Blocking a nerve-cell receptor in part of the brain that coordinates movement could improve the treatment of Parkinson’s disease, dyskinesia and other movement disorders, researchers at Vanderbilt University have reported.
Their findings, published recently in the journal Neuron, focus on M4, a subtype of the muscarinic acetylcholine family of nerve cell (neuron) receptors activated by binding the neurotransmitter acetylcholine.
The Vanderbilt scientists found that M4 neurons project into the substantia nigra pars reticulata, a small structure near the base of the brain important in regulating movement. Here M4 receptor activation opposes signaling by another class of receptors that binds the neurotransmitter dopamine.
When, in Parkinson’s disease, dopamine-producing neurons begin to die off, the opposing action of M4 neurons can suppress dopamine signaling even further.
Drugs called M4 selective antagonists, which selectively block the M4 receptor, thus may relieve symptoms of the disease.
“M4 muscarinic receptor activation has a much more pivotal role in controlling dopamine signaling than we thought,” said the paper’s corresponding author, P. Jeffrey Conn, PhD.
This finding “gives much greater strength to the notion that we could use M4 selective antagonists to treat Parkinson’s disease,” he said.
Drugs that block muscarinic acetylcholine receptors can relieve symptoms of Parkinson’s disease including tremors and muscle rigidity. But because they block the whole muscarinic acetylcholine family of receptors, these drugs cause adverse side effects patients can’t tolerate, said Conn, who directs the Vanderbilt Center for Neuroscience Drug Discovery.
For years L-DOPA, a precursor to dopamine that can replenish the brain’s supply of the neurotransmitter, has been the main treatment for Parkinson’s disease. But L-DOPA is not without its side effects, either.
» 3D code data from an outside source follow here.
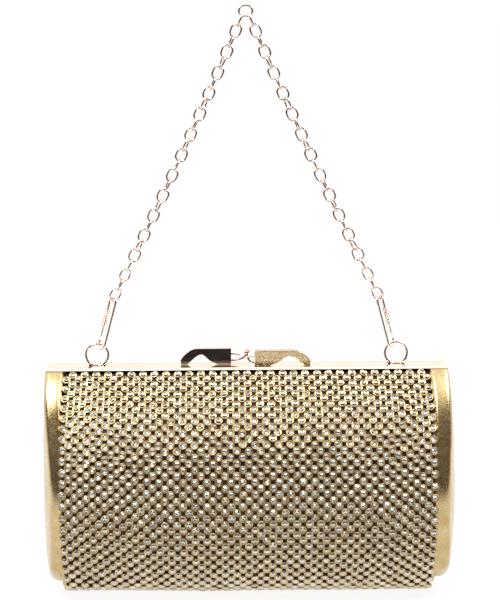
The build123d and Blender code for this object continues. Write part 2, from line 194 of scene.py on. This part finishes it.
def slump(x, s):
    """The soft body's slight unevenness: how far the skin sinks in at x, s."""
    wave = noise.noise(Vector((x / 0.045, s / 0.03, 3.1)))
    return SLUMP * (1 + wave) + foot_lift(x, s)


# ---- mesh helpers -------------------------------------------------------------------------------


def make(name, points, faces, material, smooth=True):
    """A mesh object from points and faces."""
    mesh = bpy.data.meshes.new(name)
    mesh.from_pydata(np.asarray(points).tolist(), [], [list(map(int, f)) for f in faces])
    mesh.update()
    if smooth:
        mesh.shade_smooth()
    mesh.materials.append(material)
    obj = bpy.data.objects.new(name, mesh)
    bpy.context.scene.collection.objects.link(obj)
    return obj


def grid_faces(rows, columns, flip=False, loop=False):
    """Quads over a grid of points, row by row. A loop's last column joins its first."""
    faces = []
    for r in range(rows - 1):
        for c in range(columns if loop else columns - 1):
            d = (c + 1) % columns
            quad = [r * columns + c, r * columns + d, (r + 1) * columns + d, (r + 1) * columns + c]
            faces.append(quad[::-1] if flip else quad)
    return faces


def sheet_mesh(name, rows, material, flip=False):
    """A smooth sheet from rows of points, all rows of one length."""
    points = [p for row in rows for p in row]
    return make(name, points, grid_faces(len(rows), len(rows[0]), flip), material)


def apply_modifiers(obj):
    """Turns the object's modifiers into plain mesh."""
    graph = bpy.context.evaluated_depsgraph_get()
    mesh = bpy.data.meshes.new_from_object(obj.evaluated_get(graph))
    obj.modifiers.clear()
    obj.data = mesh
    return obj


def thicken(obj, thickness):
    """Gives a sheet its thickness, inwards."""
    solid = obj.modifiers.new("thickness", "SOLIDIFY")
    solid.thickness = thickness
    solid.offset = -1
    return apply_modifiers(obj)


def tube(name, path, radius, material, sides=8):
    """A round wire along a list of points, closed at both ends."""
    path = [Vector(p) for p in path]
    normal = (path[1] - path[0]).orthogonal().normalized()
    points = []
    for i, p in enumerate(path):
        way = (path[min(i + 1, len(path) - 1)] - path[max(i - 1, 0)]).normalized()
        normal = (normal - way * normal.dot(way)).normalized()
        across = way.cross(normal)
        for k in range(sides):
            a = 2 * math.pi * k / sides
            points.append(p + radius * (math.cos(a) * normal + math.sin(a) * across))
    faces = grid_faces(len(path), sides, loop=True)
    last = len(points) - sides
    for k in range(1, sides - 1):
        faces.append([0, k + 1, k])
        faces.append([last, last + k, last + k + 1])
    return make(name, [list(p) for p in points], faces, material)


def bend(obj):
    """Bakes the piece's placement into its mesh."""
    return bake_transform(obj)


# ---- materials ----------------------------------------------------------------------------------


def srgb(code):
    """Linear colour from a hex code."""
    parts = [int(code[i : i + 2], 16) / 255 for i in (0, 2, 4)]
    linear = [c / 12.92 if c <= 0.04045 else ((c + 0.055) / 1.055) ** 2.4 for c in parts]
    return (*linear, 1.0)


class Finish:
    """A Principled material and the procedural nodes that feed it, in the frame's coordinates."""

    def __init__(self, name, metallic, roughness, **sockets):
        self.material = bpy.data.materials.new(name)
        self.material.use_nodes = True
        self.tree = self.material.node_tree
        self.shader = self.tree.nodes["Principled BSDF"]
        self.place = self.tree.nodes.new("ShaderNodeTexCoord").outputs["Object"]
        self.set(Metallic=metallic, Roughness=roughness, **sockets)

    def set(self, **sockets):
        for key, value in sockets.items():
            self.shader.inputs[key.replace("_", " ")].default_value = value

    def link(self, output, socket):
        self.tree.links.new(output, self.shader.inputs[socket])

    def node(self, kind, *links, **properties):
        """A node with its properties set, its inputs linked or filled in order from links."""
        made = self.tree.nodes.new(kind)
        for key, value in properties.items():
            setattr(made, key, value)
        for socket, value in links:
            if isinstance(value, bpy.types.NodeSocket):
                self.tree.links.new(value, made.inputs[socket])
            else:
                made.inputs[socket].default_value = value
        return made

    def stretched(self, scale):
        links = [("Vector", self.place), ("Scale", scale)]
        return self.node("ShaderNodeMapping", *links).outputs["Vector"]

    def noise(self, size, detail=4.0, rough=0.55, place=None):
        """Fractal noise with features of about that size in metres."""
        links = [("Vector", place or self.place), ("Scale", 1 / size), ("Detail", detail)]
        return self.node("ShaderNodeTexNoise", *links, ("Roughness", rough)).outputs["Fac"]

    def cells(self, size, feature="F1"):
        links = [("Vector", self.place), ("Scale", 1 / size)]
        return self.node("ShaderNodeTexVoronoi", *links, feature=feature).outputs["Distance"]

    def island(self):
        """A random number for each separate piece of the mesh."""
        return self.node("ShaderNodeNewGeometry").outputs["Random Per Island"]

    def ramp(self, factor, *stops):
        """A colour ramp over the stops, each (position, hex colour)."""
        made = self.node("ShaderNodeValToRGB", ("Fac", factor))
        ramp = made.color_ramp
        for _ in range(len(stops) - 2):
            ramp.elements.new(0.5)
        for element, (position, colour) in zip(ramp.elements, stops):
            element.position = position
            element.color = srgb(colour)
        return made.outputs["Color"]

    def span(self, factor, low, high, start=0.0, end=1.0):
        """Maps the factor from start..end to low..high."""
        links = [("Value", factor), ("From Min", start), ("From Max", end)]
        links += [("To Min", low), ("To Max", high)]
        return self.node("ShaderNodeMapRange", *links).outputs["Result"]

    def math(self, operation, a, b):
        return self.node("ShaderNodeMath", (0, a), (1, b), operation=operation).outputs[0]

    def multiply(self, a, b, share=1.0):
        """Colour a darkened by colour b."""
        links = [("Factor", share), (6, a), (7, b)]
        mixed = self.node("ShaderNodeMix", *links, data_type="RGBA", blend_type="MULTIPLY")
        return mixed.outputs[2]

    def bump(self, height, distance, strength=1.0):
        """Adds relief; distance is the height in metres of a full step."""
        links = [("Height", height), ("Distance", distance), ("Strength", strength)]
        self.link(self.node("ShaderNodeBump", *links).outputs["Normal"], "Normal")


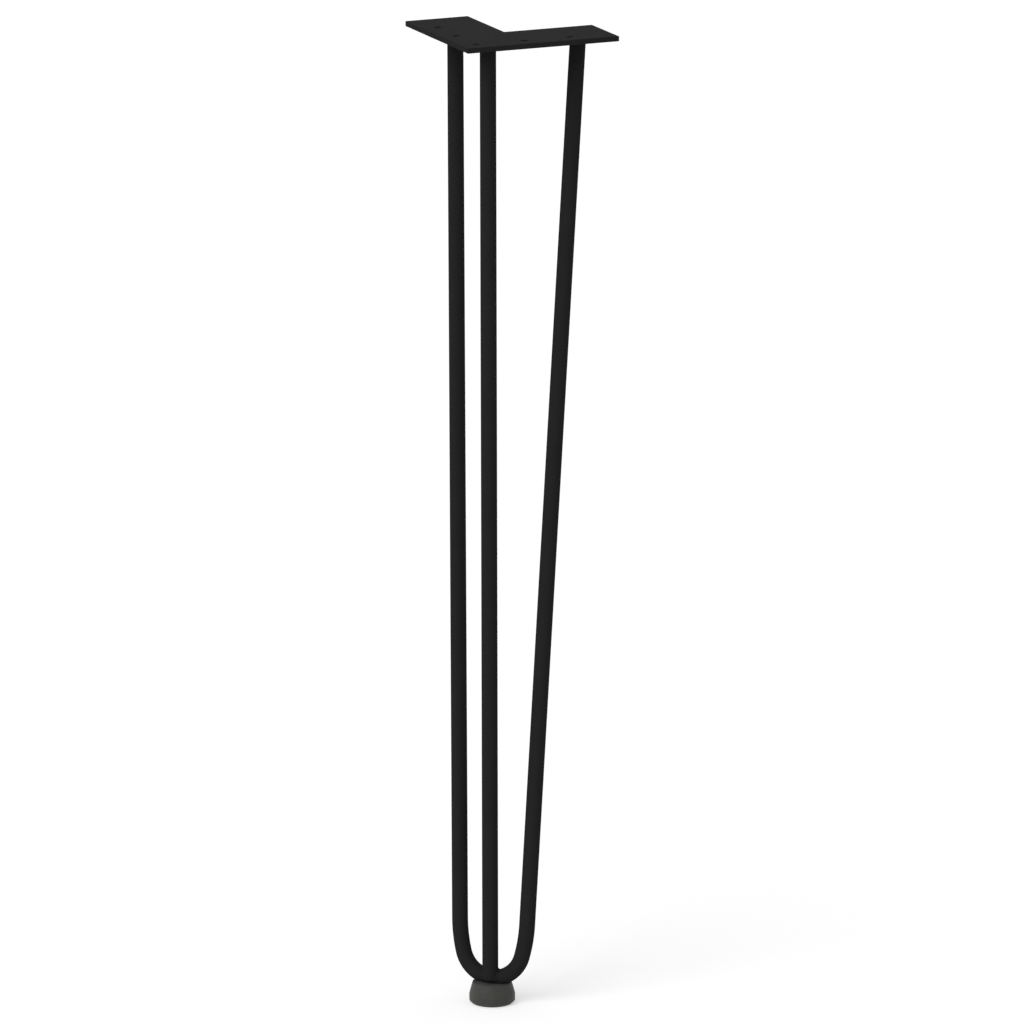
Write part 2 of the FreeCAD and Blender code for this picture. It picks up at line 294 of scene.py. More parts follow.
coat = {
    "dark": (0.0175, 0.0175, 0.0178, 1),
    "light": (0.0300, 0.0300, 0.0303, 1),
    "tone": 0.3,  # from dark to light, before flecks and drift
    "fleck": 1.6,
    "drift": 0.4,
    "roughness": 0.58,
    "grainRoughness": 0.10,
    "driftRoughness": 0.08,
    "gloss": 0.006,
    "depth": 0.07 * mm,  # of its orange peel and grain together
    "peelShare": 0.6,  # of that depth
    "peelScale": 520,  # cells to a metre, as every scale here
    "grainScale": 2800,
    "driftScale": 45,
    "drawnDepth": 0.2,  # of the lines on the rods, against the peel and grain
    "drawnScale": (900.0, 900.0, 9.0),
    "cutDepth": 0.5,  # of the lines on the plate's sides
    "cutScale": (1900.0, 1900.0, 90.0),
}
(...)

The identification of different subtypes of the muscarinic acetylcholine receptor raised the possibility of selectively targeting treatment in a way that avoids unwanted side effects.
Conn and his colleagues have been developing potential drugs called positive allosteric modulators that can boost the activity of the M4 receptor like the dimmer in an electrical circuit.
“In schizophrenia there’s excessive dopamine transmission,” he said. “We’ve studying M4 as a way to dampen dopamine function in schizophrenia patients. It’s actually those studies that led us to develop these insights into M4 regulation of dopamine signaling” in movement disorders.
“We used genetic approaches and now have very selective compounds that have anti-parkinsonian activity in animal models,” said Conn, the Lee E. Limbird Professor of Pharmacology in the School of Medicine.
“We’ve shown that with the first one. Now we have much better compounds that we’re going to follow.”
The study published in Neuron was led by Mark Moehle, PhD, and Tristano Pancani, PhD, research fellows in Conn’s lab.
Vanderbilt faculty members who contributed to the research were Jerri Rook, PhD, Craig Lindsley, PhD, Carrie Jones, PhD, Colleen Niswender, PhD, Zixiu Xiang, PhD, and Nellie Byun, PhD.
The research was supported by the Dystonia Medical Research Foundation and National Institutes of Health grants MH073676 and NS031373, and the drug discovery work by the Michael J. Fox Foundation for Parkinson’s Research.